Topeka The Kansas economy lost 5,300 private-sector jobs in May as the size of the state's labor force continued to shrink, the Kansas Department of Labor reported Friday.
The seasonally adjusted figures showed a decrease both in the number of people employed and unemployed while the size of the state's labor force shrank by 2,055 individuals. That left the state's overall unemployment rate unchanged over the month at 3.7 percent.
“The number of unemployed individuals continued to decrease in May, an indication of a tightening labor market,” labor economist Emilie Doerksen said in a news release. “The establishment survey, however, has not shown signs of increased demand for labor, with relatively small changes in average weekly hours worked and nominal hourly earnings compared to May 2016."
The biggest job losses were in the trade, transportation and utilities sector, where employment was down by 1,800 jobs. The manufacturing sector lost an estimated 1,300 jobs and the construction industry lost 700 jobs. Those figures are all seasonally adjusted.
In Douglas County, unemployment climbed three-tenths of a point in May to 3.3 percent, the same as it was in May 2016.
On the Kansas side of the Kansas City metropolitan area, the jobless rate climbed two-tenths of a point to 3.5 percent.
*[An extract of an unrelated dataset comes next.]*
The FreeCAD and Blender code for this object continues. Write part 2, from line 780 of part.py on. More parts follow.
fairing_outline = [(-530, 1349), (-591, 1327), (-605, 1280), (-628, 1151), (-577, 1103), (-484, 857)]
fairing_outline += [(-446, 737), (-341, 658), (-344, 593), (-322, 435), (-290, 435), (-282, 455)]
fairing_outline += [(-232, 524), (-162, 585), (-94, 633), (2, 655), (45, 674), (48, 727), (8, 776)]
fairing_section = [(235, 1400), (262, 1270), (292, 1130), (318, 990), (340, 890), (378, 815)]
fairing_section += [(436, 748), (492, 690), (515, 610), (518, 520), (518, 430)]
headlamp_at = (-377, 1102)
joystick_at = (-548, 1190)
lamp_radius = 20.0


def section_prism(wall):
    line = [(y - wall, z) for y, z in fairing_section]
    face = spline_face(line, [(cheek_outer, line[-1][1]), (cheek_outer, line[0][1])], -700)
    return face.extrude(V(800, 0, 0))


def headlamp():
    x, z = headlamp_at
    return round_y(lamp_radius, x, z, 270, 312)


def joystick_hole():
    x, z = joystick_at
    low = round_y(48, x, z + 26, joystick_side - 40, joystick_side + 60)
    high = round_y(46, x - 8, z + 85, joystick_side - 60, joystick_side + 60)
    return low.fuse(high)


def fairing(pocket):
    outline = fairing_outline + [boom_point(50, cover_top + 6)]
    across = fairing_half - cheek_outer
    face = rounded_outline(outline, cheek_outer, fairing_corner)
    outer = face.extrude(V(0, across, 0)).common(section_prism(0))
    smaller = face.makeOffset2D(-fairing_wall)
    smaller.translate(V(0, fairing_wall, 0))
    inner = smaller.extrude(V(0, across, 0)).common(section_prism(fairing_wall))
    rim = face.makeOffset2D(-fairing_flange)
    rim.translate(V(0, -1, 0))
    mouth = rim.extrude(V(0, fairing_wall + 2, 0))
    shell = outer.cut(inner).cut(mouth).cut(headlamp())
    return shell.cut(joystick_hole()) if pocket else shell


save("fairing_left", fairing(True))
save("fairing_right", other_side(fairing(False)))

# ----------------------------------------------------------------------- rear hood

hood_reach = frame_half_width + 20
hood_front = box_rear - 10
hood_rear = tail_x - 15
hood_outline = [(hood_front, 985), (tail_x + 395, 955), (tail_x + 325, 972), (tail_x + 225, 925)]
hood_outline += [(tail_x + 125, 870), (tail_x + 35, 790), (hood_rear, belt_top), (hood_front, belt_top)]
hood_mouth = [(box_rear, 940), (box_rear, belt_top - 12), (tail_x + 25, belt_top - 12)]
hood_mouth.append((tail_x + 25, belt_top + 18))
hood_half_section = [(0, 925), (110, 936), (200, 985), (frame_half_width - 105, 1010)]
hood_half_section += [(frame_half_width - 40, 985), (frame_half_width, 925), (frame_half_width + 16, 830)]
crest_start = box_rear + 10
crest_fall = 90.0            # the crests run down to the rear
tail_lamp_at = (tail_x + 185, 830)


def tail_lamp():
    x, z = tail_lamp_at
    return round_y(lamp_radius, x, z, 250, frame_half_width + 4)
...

The jobless rate in Topeka also climbed two-tenths of a point in May, to 3.7 percent.
The five-county Wichita metropolitan area continued to have the highest unemployment rate in May, at 4.3 percent, three-tenths of a point higher than it was in April.
Manhattan, at 3 percent, had the lowest unemployment rate among the state's five metropolitan areas, but it was still two-tenths of a point higher than in April.